Data block:
--*--

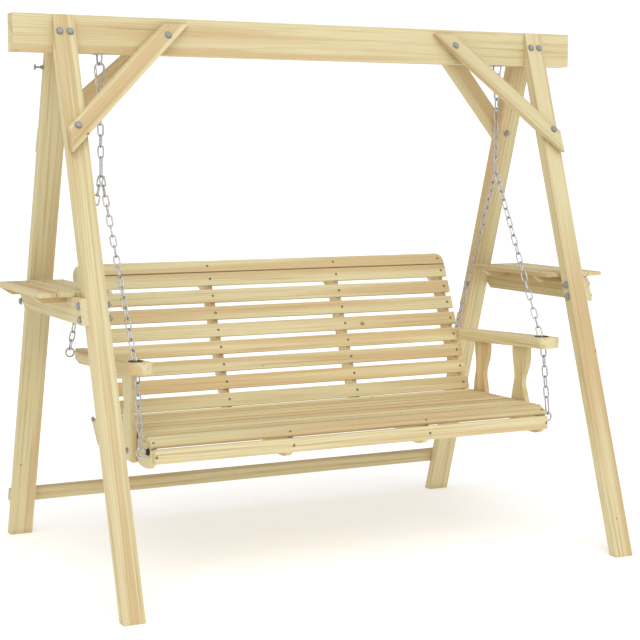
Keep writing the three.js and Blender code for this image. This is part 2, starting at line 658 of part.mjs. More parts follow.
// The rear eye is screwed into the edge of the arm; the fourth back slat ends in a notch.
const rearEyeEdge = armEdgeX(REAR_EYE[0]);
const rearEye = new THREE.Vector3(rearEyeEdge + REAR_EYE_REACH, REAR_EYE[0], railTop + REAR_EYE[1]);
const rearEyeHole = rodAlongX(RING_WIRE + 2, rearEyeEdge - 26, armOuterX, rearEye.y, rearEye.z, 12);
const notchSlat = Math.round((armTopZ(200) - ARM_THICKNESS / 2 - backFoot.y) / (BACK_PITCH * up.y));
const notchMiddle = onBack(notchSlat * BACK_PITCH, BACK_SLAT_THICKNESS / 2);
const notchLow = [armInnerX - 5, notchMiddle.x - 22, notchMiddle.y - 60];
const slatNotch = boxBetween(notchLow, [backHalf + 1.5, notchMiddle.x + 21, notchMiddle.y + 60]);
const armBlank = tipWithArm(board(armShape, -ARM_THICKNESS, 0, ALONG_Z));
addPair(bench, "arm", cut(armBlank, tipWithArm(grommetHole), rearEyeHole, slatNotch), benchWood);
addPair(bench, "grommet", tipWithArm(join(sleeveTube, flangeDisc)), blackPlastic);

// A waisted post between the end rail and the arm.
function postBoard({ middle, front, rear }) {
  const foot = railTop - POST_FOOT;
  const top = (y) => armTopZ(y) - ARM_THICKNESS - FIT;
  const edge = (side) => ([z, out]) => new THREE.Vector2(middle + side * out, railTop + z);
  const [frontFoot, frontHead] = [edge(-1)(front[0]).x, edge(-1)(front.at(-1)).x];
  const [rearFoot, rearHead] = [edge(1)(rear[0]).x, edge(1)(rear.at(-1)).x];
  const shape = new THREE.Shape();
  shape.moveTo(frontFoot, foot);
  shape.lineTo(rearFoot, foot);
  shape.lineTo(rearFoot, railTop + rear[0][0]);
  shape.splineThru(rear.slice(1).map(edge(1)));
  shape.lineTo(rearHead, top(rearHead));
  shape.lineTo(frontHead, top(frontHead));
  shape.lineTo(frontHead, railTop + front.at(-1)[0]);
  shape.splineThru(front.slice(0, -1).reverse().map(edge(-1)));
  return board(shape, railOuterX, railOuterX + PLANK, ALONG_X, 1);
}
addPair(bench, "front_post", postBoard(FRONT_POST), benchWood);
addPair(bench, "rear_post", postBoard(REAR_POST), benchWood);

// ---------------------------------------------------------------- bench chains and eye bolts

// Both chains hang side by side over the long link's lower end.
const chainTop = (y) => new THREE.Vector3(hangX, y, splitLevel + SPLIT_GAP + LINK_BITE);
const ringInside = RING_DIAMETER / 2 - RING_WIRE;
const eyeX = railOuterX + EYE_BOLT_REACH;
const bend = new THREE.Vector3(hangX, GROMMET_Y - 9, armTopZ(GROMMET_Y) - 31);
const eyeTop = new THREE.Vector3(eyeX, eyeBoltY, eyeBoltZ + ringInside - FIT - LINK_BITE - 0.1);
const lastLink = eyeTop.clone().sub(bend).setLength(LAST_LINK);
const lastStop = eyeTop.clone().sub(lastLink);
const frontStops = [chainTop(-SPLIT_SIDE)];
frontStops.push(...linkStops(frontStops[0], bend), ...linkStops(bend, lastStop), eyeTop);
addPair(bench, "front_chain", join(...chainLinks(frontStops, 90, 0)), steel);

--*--

Task prompt:
Repeat exactly, please, each line from the beginning of the data through the line with "tipWithArm(join(sleeveTube, flangeDisc)), blackPlastic);" in it, and only those lines.

Solution for this task:
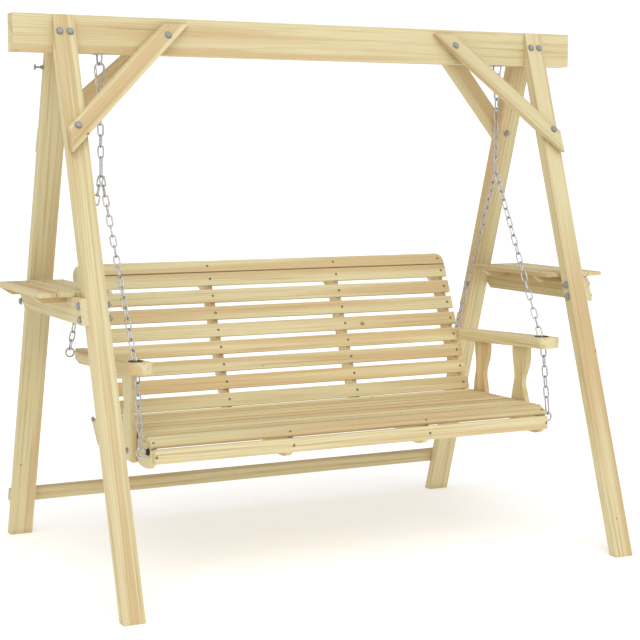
Keep writing the three.js and Blender code for this image. This is part 2, starting at line 658 of part.mjs. More parts follow.
// The rear eye is screwed into the edge of the arm; the fourth back slat ends in a notch.
const rearEyeEdge = armEdgeX(REAR_EYE[0]);
const rearEye = new THREE.Vector3(rearEyeEdge + REAR_EYE_REACH, REAR_EYE[0], railTop + REAR_EYE[1]);
const rearEyeHole = rodAlongX(RING_WIRE + 2, rearEyeEdge - 26, armOuterX, rearEye.y, rearEye.z, 12);
const notchSlat = Math.round((armTopZ(200) - ARM_THICKNESS / 2 - backFoot.y) / (BACK_PITCH * up.y));
const notchMiddle = onBack(notchSlat * BACK_PITCH, BACK_SLAT_THICKNESS / 2);
const notchLow = [armInnerX - 5, notchMiddle.x - 22, notchMiddle.y - 60];
const slatNotch = boxBetween(notchLow, [backHalf + 1.5, notchMiddle.x + 21, notchMiddle.y + 60]);
const armBlank = tipWithArm(board(armShape, -ARM_THICKNESS, 0, ALONG_Z));
addPair(bench, "arm", cut(armBlank, tipWithArm(grommetHole), rearEyeHole, slatNotch), benchWood);
addPair(bench, "grommet", tipWithArm(join(sleeveTube, flangeDisc)), blackPlastic);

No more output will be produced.